*Exercise:* From the top of the records below down to the line containing "RIM_SEED = 83", reproduce every line exactly.

*Given information:*
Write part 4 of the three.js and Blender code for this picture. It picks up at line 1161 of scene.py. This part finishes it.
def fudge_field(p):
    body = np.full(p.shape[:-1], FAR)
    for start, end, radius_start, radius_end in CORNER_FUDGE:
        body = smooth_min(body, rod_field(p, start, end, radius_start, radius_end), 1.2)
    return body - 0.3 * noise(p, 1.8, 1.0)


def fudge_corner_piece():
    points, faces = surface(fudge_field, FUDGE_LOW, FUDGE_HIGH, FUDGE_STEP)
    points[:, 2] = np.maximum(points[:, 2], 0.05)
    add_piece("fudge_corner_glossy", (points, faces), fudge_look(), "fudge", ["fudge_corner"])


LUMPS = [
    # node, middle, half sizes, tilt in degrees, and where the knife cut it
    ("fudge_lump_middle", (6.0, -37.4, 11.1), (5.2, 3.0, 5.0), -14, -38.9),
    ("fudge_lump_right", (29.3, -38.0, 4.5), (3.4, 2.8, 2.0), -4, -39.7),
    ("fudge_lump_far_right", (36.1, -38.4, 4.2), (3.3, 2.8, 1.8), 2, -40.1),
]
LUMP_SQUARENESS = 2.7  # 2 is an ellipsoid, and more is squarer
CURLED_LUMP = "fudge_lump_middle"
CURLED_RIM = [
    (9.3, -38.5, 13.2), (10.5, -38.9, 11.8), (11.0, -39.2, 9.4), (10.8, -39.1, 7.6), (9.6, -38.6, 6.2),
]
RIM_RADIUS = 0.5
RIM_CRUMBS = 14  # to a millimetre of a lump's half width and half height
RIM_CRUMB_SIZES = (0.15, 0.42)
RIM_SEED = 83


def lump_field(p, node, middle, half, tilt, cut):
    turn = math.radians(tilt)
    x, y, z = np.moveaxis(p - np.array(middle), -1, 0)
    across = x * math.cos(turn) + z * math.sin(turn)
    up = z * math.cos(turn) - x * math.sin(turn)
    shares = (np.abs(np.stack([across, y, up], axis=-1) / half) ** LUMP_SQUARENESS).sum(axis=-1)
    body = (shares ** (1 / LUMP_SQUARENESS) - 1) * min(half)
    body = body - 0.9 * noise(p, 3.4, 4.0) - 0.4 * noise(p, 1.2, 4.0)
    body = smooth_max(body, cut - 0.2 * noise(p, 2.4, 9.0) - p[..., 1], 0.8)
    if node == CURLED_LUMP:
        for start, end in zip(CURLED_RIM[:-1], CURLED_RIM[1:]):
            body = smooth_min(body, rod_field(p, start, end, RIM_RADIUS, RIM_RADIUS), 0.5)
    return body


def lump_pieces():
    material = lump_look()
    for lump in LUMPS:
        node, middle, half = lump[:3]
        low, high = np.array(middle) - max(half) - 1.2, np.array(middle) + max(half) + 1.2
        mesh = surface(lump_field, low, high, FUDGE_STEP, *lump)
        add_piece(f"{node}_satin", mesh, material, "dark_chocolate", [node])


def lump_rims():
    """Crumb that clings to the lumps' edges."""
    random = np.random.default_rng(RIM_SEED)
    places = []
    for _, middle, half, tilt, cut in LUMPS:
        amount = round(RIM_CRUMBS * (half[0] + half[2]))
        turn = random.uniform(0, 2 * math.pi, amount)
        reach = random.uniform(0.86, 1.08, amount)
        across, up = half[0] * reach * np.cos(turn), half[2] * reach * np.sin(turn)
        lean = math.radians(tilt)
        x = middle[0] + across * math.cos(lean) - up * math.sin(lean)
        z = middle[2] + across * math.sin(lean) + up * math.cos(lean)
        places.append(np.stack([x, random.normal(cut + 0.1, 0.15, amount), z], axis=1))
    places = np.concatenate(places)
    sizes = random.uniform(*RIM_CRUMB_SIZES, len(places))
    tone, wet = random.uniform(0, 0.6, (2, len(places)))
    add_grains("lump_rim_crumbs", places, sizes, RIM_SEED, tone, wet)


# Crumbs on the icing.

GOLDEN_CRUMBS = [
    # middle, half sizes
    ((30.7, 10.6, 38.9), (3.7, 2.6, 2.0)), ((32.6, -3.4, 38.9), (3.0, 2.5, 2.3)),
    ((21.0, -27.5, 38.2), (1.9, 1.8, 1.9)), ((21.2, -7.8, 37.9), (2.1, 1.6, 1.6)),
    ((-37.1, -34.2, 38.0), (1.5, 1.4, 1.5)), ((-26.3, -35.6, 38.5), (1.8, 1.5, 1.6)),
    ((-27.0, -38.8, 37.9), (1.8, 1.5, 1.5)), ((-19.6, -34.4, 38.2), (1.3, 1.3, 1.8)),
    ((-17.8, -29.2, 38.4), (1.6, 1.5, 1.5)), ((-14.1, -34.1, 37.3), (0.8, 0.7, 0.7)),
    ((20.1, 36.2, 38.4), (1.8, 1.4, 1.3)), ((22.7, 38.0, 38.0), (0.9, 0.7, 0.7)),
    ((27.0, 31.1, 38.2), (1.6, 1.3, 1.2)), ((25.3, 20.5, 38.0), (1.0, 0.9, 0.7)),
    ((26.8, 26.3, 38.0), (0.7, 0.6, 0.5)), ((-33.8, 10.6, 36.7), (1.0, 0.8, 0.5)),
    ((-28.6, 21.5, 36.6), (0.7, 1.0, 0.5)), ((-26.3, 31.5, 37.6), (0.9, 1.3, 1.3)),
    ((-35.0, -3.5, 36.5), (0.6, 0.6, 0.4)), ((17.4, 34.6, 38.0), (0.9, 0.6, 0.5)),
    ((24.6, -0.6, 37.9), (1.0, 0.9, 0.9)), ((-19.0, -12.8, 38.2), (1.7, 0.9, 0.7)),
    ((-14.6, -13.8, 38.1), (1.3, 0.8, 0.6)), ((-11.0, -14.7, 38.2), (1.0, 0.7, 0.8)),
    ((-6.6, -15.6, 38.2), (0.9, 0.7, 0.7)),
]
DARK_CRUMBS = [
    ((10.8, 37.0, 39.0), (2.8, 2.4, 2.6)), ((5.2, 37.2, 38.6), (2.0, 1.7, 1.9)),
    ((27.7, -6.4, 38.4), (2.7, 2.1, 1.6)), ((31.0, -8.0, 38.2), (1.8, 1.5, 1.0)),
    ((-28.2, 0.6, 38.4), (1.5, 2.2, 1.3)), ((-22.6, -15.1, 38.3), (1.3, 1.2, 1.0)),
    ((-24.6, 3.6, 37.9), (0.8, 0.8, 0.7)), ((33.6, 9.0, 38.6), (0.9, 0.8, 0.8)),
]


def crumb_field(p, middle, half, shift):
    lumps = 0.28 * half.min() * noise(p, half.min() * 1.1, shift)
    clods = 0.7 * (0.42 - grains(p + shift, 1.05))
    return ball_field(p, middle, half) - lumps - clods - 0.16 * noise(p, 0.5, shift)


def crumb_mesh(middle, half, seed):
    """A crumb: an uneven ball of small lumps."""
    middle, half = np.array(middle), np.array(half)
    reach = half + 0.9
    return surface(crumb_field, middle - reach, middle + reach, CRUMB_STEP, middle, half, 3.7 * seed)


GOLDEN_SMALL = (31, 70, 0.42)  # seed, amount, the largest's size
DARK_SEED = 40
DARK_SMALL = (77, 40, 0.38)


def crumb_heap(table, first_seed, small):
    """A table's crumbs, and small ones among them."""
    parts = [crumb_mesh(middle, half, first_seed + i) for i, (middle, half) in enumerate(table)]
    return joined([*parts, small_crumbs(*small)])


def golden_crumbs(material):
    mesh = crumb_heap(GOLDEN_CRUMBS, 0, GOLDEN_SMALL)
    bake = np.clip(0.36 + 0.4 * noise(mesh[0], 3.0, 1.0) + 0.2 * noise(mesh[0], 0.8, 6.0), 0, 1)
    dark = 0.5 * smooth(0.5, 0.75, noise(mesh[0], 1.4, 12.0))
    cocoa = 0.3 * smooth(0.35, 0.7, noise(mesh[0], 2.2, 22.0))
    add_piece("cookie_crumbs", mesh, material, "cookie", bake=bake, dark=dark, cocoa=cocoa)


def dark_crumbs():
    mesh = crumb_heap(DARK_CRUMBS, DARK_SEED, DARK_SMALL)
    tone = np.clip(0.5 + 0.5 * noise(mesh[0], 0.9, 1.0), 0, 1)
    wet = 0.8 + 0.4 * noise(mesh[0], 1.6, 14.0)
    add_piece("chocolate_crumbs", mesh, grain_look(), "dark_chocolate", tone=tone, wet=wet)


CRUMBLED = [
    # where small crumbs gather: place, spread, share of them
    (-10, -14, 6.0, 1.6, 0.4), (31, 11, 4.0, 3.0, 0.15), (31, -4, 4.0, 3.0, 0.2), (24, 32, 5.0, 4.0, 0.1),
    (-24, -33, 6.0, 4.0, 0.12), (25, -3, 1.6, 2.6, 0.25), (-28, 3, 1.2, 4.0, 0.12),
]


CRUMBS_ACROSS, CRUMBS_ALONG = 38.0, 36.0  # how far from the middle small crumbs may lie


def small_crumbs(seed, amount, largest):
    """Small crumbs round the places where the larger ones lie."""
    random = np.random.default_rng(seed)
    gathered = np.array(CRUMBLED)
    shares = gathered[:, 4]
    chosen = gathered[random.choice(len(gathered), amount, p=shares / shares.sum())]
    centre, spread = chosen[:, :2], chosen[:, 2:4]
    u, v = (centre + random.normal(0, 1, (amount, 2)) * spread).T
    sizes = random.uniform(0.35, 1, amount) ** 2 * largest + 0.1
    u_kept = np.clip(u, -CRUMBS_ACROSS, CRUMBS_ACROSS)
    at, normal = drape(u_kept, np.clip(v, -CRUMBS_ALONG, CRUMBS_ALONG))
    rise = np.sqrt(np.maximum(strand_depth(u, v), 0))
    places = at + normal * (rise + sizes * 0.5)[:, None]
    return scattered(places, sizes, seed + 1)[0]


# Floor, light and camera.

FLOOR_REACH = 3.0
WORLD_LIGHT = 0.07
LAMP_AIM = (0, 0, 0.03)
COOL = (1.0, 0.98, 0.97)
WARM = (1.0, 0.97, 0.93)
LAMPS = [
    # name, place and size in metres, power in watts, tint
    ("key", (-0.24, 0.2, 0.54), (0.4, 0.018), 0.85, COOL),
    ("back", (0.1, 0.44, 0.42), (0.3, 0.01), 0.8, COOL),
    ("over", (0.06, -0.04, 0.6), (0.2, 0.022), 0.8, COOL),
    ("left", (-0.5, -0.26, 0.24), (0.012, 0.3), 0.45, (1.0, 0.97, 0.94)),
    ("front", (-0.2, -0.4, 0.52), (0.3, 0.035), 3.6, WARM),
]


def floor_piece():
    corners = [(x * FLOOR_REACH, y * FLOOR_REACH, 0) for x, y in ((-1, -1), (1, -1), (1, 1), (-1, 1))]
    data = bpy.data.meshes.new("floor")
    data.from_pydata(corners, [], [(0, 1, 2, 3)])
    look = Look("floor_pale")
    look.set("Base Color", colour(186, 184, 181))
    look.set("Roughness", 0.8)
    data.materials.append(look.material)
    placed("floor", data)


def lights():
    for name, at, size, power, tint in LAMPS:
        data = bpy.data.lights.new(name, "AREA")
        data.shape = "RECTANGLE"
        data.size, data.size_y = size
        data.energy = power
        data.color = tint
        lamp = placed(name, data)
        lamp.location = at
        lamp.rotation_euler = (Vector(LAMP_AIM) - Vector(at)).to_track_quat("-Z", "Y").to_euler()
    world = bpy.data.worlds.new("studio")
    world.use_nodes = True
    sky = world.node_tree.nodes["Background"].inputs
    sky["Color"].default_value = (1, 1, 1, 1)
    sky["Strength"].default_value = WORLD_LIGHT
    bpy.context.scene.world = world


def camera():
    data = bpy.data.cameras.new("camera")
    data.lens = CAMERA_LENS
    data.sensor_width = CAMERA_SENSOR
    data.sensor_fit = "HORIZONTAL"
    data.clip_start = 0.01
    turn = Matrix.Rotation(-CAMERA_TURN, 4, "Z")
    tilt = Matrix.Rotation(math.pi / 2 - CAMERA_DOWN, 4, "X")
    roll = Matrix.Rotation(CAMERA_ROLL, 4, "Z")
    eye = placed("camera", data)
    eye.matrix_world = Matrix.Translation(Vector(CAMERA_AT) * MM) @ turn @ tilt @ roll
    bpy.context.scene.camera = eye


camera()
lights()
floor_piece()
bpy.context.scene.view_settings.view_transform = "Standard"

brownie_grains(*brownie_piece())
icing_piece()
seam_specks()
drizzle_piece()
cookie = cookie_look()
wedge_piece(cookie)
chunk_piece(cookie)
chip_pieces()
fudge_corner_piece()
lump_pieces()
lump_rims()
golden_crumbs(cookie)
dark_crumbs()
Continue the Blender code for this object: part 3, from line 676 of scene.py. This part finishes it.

*Exercise result:*
Write part 4 of the three.js and Blender code for this picture. It picks up at line 1161 of scene.py. This part finishes it.
def fudge_field(p):
    body = np.full(p.shape[:-1], FAR)
    for start, end, radius_start, radius_end in CORNER_FUDGE:
        body = smooth_min(body, rod_field(p, start, end, radius_start, radius_end), 1.2)
    return body - 0.3 * noise(p, 1.8, 1.0)


def fudge_corner_piece():
    points, faces = surface(fudge_field, FUDGE_LOW, FUDGE_HIGH, FUDGE_STEP)
    points[:, 2] = np.maximum(points[:, 2], 0.05)
    add_piece("fudge_corner_glossy", (points, faces), fudge_look(), "fudge", ["fudge_corner"])


LUMPS = [
    # node, middle, half sizes, tilt in degrees, and where the knife cut it
    ("fudge_lump_middle", (6.0, -37.4, 11.1), (5.2, 3.0, 5.0), -14, -38.9),
    ("fudge_lump_right", (29.3, -38.0, 4.5), (3.4, 2.8, 2.0), -4, -39.7),
    ("fudge_lump_far_right", (36.1, -38.4, 4.2), (3.3, 2.8, 1.8), 2, -40.1),
]
LUMP_SQUARENESS = 2.7  # 2 is an ellipsoid, and more is squarer
CURLED_LUMP = "fudge_lump_middle"
CURLED_RIM = [
    (9.3, -38.5, 13.2), (10.5, -38.9, 11.8), (11.0, -39.2, 9.4), (10.8, -39.1, 7.6), (9.6, -38.6, 6.2),
]
RIM_RADIUS = 0.5
RIM_CRUMBS = 14  # to a millimetre of a lump's half width and half height
RIM_CRUMB_SIZES = (0.15, 0.42)
RIM_SEED = 83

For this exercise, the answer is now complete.